Nel corso del gioco, come già detto, vi ritroverete a saltare per 4 diverse generazioni grafiche. Se teoricamente l’avanzare della generazione dovrebbe corrispondere ad un miglioramento grafico, in realtà i 4 tipi di stile grafico che vi ritroverete a vedere saranno tutti quanti eccellenti e semplicemente diversi fra loro: è difficile considerare uno migliore dell’altro se non facendo appello al proprio gusto personale ma è parecchio improbabile che non vi ritroverete ad apprezzarli tutti e quattro, magari per motivi diversi: il primo potrebbe farvi venire un sorriso melanconico al ricordo dei vecchi tempi in cui quattro pixel facevano magie, con l’ultimo invece potreste rimanere estasiati dal livello di espressività che si riesce a far raggiungere al protagonisti o dai magnifici effetti di luce. Insomma, ce n’è per tutti i gusti e se magari una generazione vi piacerà meno di altre, ce ne sarà sicuramente qualcun’altra in grado di soddisfarvi. Questo bellissimo quadro che vi ho presentato fin ora è incorniciato da una meravigliosa colonna sonora che cambierà, come la grafica, nel passaggio fra una generazione e l’altra adattandosi allo stile visivo e permettendo che il tutto rimanga in equilibrio per farsi apprezzare al meglio.

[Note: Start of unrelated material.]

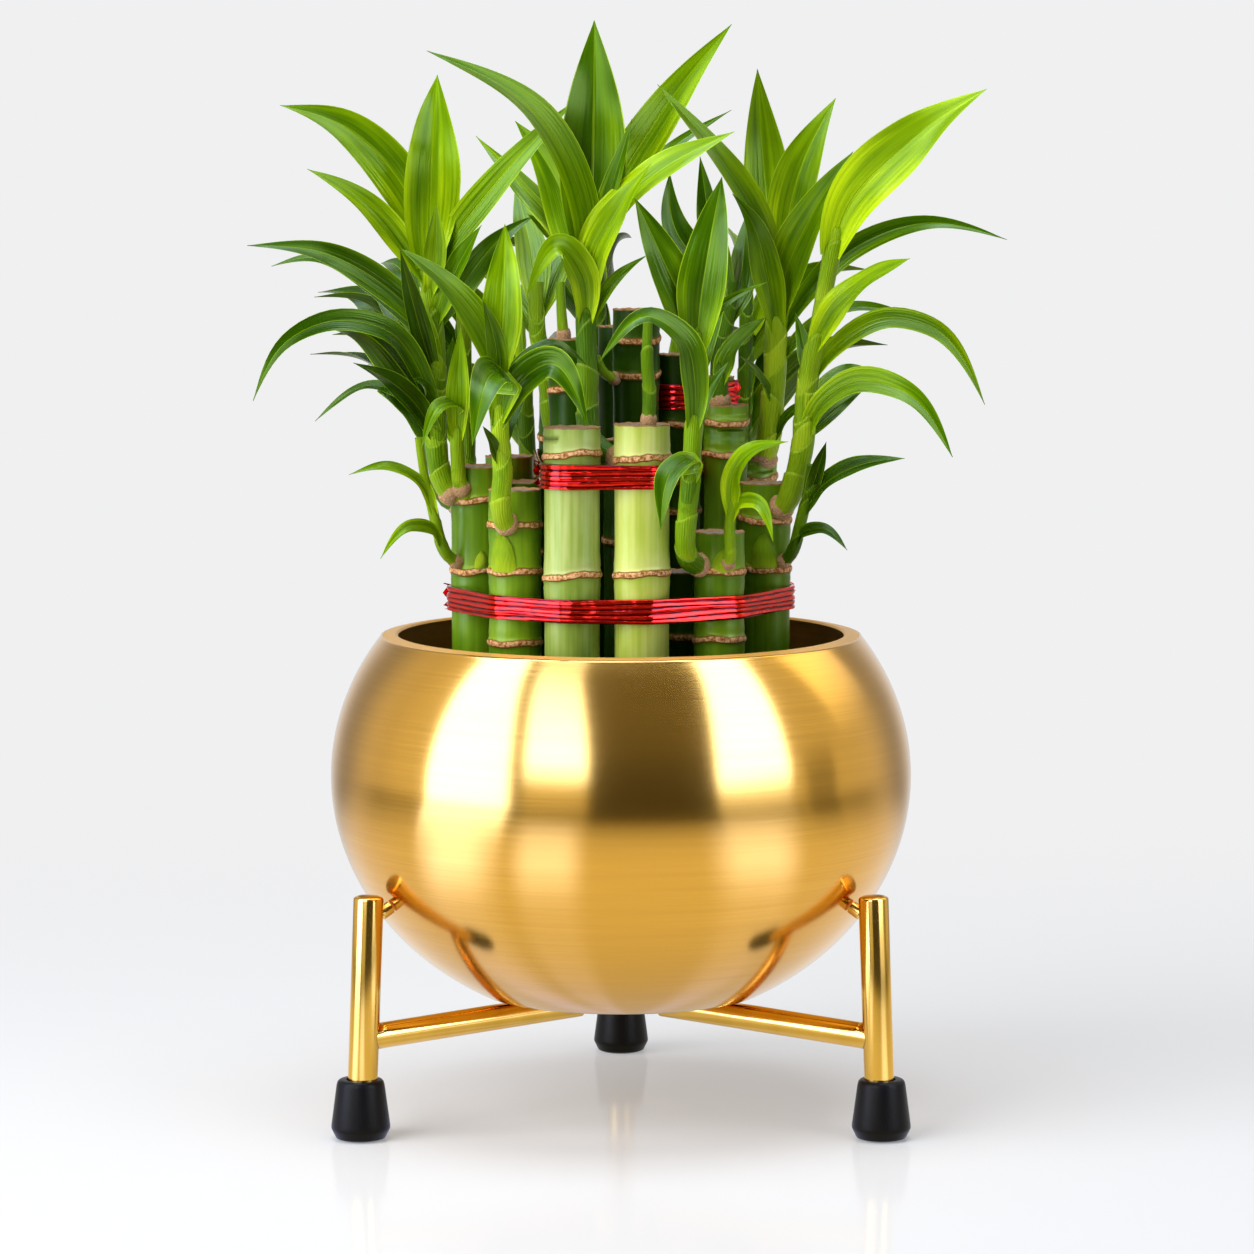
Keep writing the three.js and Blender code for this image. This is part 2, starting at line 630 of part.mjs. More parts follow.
// A blade: a thin, creased strip with a sharp tip, along a path, its face towards `facing`.
function bladeSolid(width, points, facing) {
  const curve = curveThrough(points);
  const length = points[0].distanceTo(points[points.length - 1]);
  const pieces = Math.min(5, 3 + Math.floor(length / 22));
  const crease = 0.22;
  const rings = [];
  for (let i = 0; i < pieces; i++) {
    const share = i / pieces;
    const centre = curve(share);
    const tangent = tangentAt(curve, share);
    const side = tangent.clone().cross(facing).normalize();
    const face = side.clone().cross(tangent);
    const half = (width / 2) * leafOutline(share);
    const thick = Math.max(0.45, 0.8 - 0.5 * share);
    rings.push([
      centre.clone().addScaledVector(side, -half).addScaledVector(face, crease * half),
      centre.clone().addScaledVector(face, thick),
      centre.clone().addScaledVector(side, half).addScaledVector(face, crease * half),
      centre.clone().addScaledVector(face, -thick),
    ]);
  }
  return pointed(rings, curve(1));
}

// A closed tube through rings of equal corner count, with a flat start and a sharp tip.
function pointed(rings, tip) {
  const count = rings[0].length;
  const corners = rings.flat();
  const triangles = [];
  for (let i = 0; i + 1 < rings.length; i++) {
    for (let j = 0; j < count; j++) {
      const here = i * count + j;
      const next = i * count + ((j + 1) % count);
      if (j % 2 === 0) triangles.push([here, next, next + count], [here, next + count, here + count]);
      else triangles.push([here, next, here + count], [next, next + count, here + count]);
    }
  }
  const last = (rings.length - 1) * count;
  for (let j = 1; j + 1 < count; j++) triangles.push([0, j + 1, j]);
  for (let j = 0; j < count; j++) triangles.push([last + j, last + ((j + 1) % count), corners.length]);
  return solidOf(geometryOf([...corners, tip], triangles));
}

// A stem, thicker at its foot.
function stemSolid(points, radius) {
  const sides = radius > 2 ? 6 : 5;
  return sweep(points, (share) => radius * (1.12 - 0.35 * share), sides, points.length);
}

// The shoots at the back. Each leaves its cane outwards and then rises, with its leaves set round it in
// turn, by the golden angle.
const backShoots = [
  { cane: "back_far_left", foot: 157, rise: 42, leaves: 5, start: 4 },
  { cane: "back_left", foot: 142, rise: 66, leaves: 6, start: 4 },
  { cane: "back_mid_left", foot: 154, rise: 40, leaves: 5, start: 15 },
  { cane: "back_middle", foot: 144, rise: 72, leaves: 6, start: 2 },
  { cane: "back_mid_right", foot: 156, rise: 42, leaves: 5, start: 5 },
  { cane: "back_right", foot: 143, rise: 68, leaves: 6, start: 8 },
];
const goldenTurn = 137.5;
const leafSpread = 58;

function part01(value) {
  return value - Math.floor(value);
}

function outward(cane) {
  return vector(cane.x, cane.y, 0).normalize();
}

function backStem({ foot, rise }, cane) {
  const away = outward(cane);
  const point = (reach, up) => vector(cane.x, cane.y, foot + up).addScaledVector(away, reach);
  return [point(cane.radius - 2, 0), point(cane.radius + 3, 1), point(cane.radius + 6, 8),
    point(cane.radius + 8, rise / 2), point(cane.radius + 9, rise)];
}

function backLeaves({ leaves, start }, cane, stem) {
  const away = outward(cane);
  const curve = curveThrough(stem);
  return Array.from({ length: leaves }, (_, k) => {
    const share = 0.45 + (0.5 * k) / (leaves - 1);
    const spread = leafSpread * (2 * part01(((start + k) * goldenTurn) / 360) - 1);
    const heading = away.clone().applyAxisAngle(vector(0, 0, 1), THREE.MathUtils.degToRad(spread));
    const length = 30 + 13 * part01((start + 2 * k) * 0.618);
    const root = curve(share);
    const point = (reach, up) =>
      root.clone().addScaledVector(heading, reach * length).add(vector(0, 0, up * length));
    const path = [root, point(0.18, 0.28), point(0.5, 0.58), point(0.9, 0.62)];
    return { width: 0.24 * length, path };
  });
}

// The ribbons, each with the canes that it ties
const ribbons = [
  {
    name: "ribbon_lower",
    round: Object.keys(canes).filter((name) => /^(front|back)_/.test(name)),
    bottom: 131.3,
    top: 137.5,
    sides: 30,
  },
  {
    name: "ribbon_upper",
    round: ["front_mid_left", "front_mid_right", "tall_left", "tall_centre", "tall_back_left",
      "tall_back_right", "tall_back"],
    bottom: 164.8,
    top: 171.1,
    sides: 28,
  },
  { name: "ribbon_top", round: ["tall_back_right", "back_right"], bottom: 181.5, top: 188.3, sides: 20 },
];

// A foil ribbon: a thin band drawn tight round a group of canes.
function makeRibbon({ name, round, bottom, top, sides }) {
  const tied = round.map((key) => canes[key]);
  const rings = [];
  for (let i = 0; i < sides; i++) {
    const turn = (2 * Math.PI * i) / sides;
    const away = vector(Math.cos(turn), Math.sin(turn), 0);
    const reach = (cane) => cane.x * away.x + cane.y * away.y + cane.radius;
    const cane = tied.reduce((a, b) => (reach(b) > reach(a) ? b : a));
    const corner = (distance, height) =>
      vector(cane.x, cane.y, height).addScaledVector(away, cane.radius + distance);
    const inner = ribbonClearance;
    const outer = inner + ribbonThickness;
    rings.push([corner(inner, bottom), corner(inner, top), corner(outer, top), corner(outer, bottom)]);
  }
  place(name, "foil", loop(rings));
}

// A closed band through rings of equal corner count, the last joined to the first.
function loop(rings) {
  const count = rings[0].length;
  const triangles = [];
  for (let i = 0; i < rings.length; i++) {
    for (let j = 0; j < count; j++) {
      const here = i * count + j;
      const next = i * count + ((j + 1) % count);
      const ahead = ((i + 1) % rings.length) * count - i * count;
      triangles.push([here, next, next + ahead], [here, next + ahead, here + ahead]);
    }
  }
  return solidOf(geometryOf(rings.flat(), triangles));
}

makeBowl();
makeFill(Object.values(canes));
makeStand();
for (const [name, cane] of Object.entries(canes)) {
  let plant = caneSolid(cane);
  for (const shoot of frontShoots.filter((shoot) => shoot.cane === name)) {
    plant = plant.add(stemSolid(shoot.stem.map(seen), shoot.radius));
    for (const [width, ...path] of shoot.leaves) {
      plant = plant.add(bladeSolid(width, path.map(seen), frontFacing));
    }
  }
  for (const shoot of backShoots.filter((shoot) => shoot.cane === name)) {
    const stem = backStem(shoot, cane);
    const facing = outward(cane).multiplyScalar(0.7).add(vector(0, 0, 0.7));
    plant = plant.add(stemSolid(stem, 2.4));
    for (const { width, path } of backLeaves(shoot, cane, stem)) {
      plant = plant.add(bladeSolid(width, path, facing));
    }
  }
  place("cane_" + name, "leaf", plant);
}
ribbons.forEach(makeRibbon);

const middle = new THREE.Box3().setFromObject(part).getCenter(vector(0, 0, 0));
part.position.set(-middle.x, -middle.y, 0);

export default part;
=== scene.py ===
"""Lucky bamboo tower in a brushed gold bowl on a three-legged tube stand: the finished surfaces."""

import math
from collections import namedtuple

import bpy
import numpy as np
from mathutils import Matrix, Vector


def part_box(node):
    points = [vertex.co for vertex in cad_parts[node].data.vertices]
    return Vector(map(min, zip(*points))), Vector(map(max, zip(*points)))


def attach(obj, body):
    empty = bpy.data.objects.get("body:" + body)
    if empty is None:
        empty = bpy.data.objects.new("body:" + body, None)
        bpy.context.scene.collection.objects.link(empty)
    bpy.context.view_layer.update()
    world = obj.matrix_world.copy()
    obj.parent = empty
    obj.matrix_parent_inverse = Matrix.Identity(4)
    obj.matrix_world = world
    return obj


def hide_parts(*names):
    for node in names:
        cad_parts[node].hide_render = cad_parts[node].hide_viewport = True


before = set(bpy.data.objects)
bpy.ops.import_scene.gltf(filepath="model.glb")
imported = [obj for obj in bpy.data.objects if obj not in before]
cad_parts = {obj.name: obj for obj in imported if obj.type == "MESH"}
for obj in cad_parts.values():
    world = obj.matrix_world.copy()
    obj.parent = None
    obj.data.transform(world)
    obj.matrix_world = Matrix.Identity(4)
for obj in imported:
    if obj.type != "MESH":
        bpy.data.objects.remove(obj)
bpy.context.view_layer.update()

# The bowl's axis, in metres. The object is laid out round it in millimetres, and the studio in metres.
MM = 0.001
bowl_low, bowl_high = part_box("bowl")
axis_x = (bowl_low[0] + bowl_high[0]) / 2
axis_y = (bowl_low[1] + bowl_high[1]) / 2

# Sizes of the bowl, its fill and the stand
BOWL_RADIUS = 75.0
BOWL_HALF_HEIGHT = 64.5
BOWL_CENTRE_Z = 87.8
BOWL_BOTTOM_Z = 31.0
RIM_Z = 124.8
WALL = 3.0
LIP_DROP = 0.5
FILL_RADIUS = 62.0
FILL_TOP_Z = 112.5
SOCKET_BOTTOM_Z = 72.0
FOOT_REACH = 76.0
FOOT_HEIGHT = 15.3
LEG_TOP_REACH = 73.4
LEG_TOP_Z = 62.0
LEG_BOTTOM_Z = 4.2
LEG_RADIUS = 3.8
RAIL_RADIUS = 3.3
RAIL_OUTER_Z = 25.7
RAIL_INNER_Z = 28.6
RAIL_INNER_REACH = 12.5
HUB_RADIUS = 11.5
HUB_BOTTOM_Z = 26.6
STAND_TOP_Z = BOWL_BOTTOM_Z - 0.35
STUD_RADIUS = 1.7
STUD_LEG_Z = 57.0
STUD_BOWL_Z = 58.5
LEG_AZIMUTHS = {"right": -30, "left": 210, "back": 90}
# The smallest radius of a turned surface, in the place of a point on its axis
AT_AXIS = 0.01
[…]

Che siate vecchi giocatori o nuovi, che vi definiate Hardcore o Casual Gamers, che amiate o meno i pixel, che apprezziate o meno i platform, A Pixel Story è un gioco che tutti dovreste giocare, bello quanto un: “Amore, ho casa libera: vieni a vederti un film?” ricevuto nel vostro telefonino. Lanciate soldi allo schermo sullo store Steam, qualsiasi sia il prezzo, perché i ragazzi di Lamplight Studios con il loro primo lavoro, stanno già insegnando al mondo come creare un capolavoro.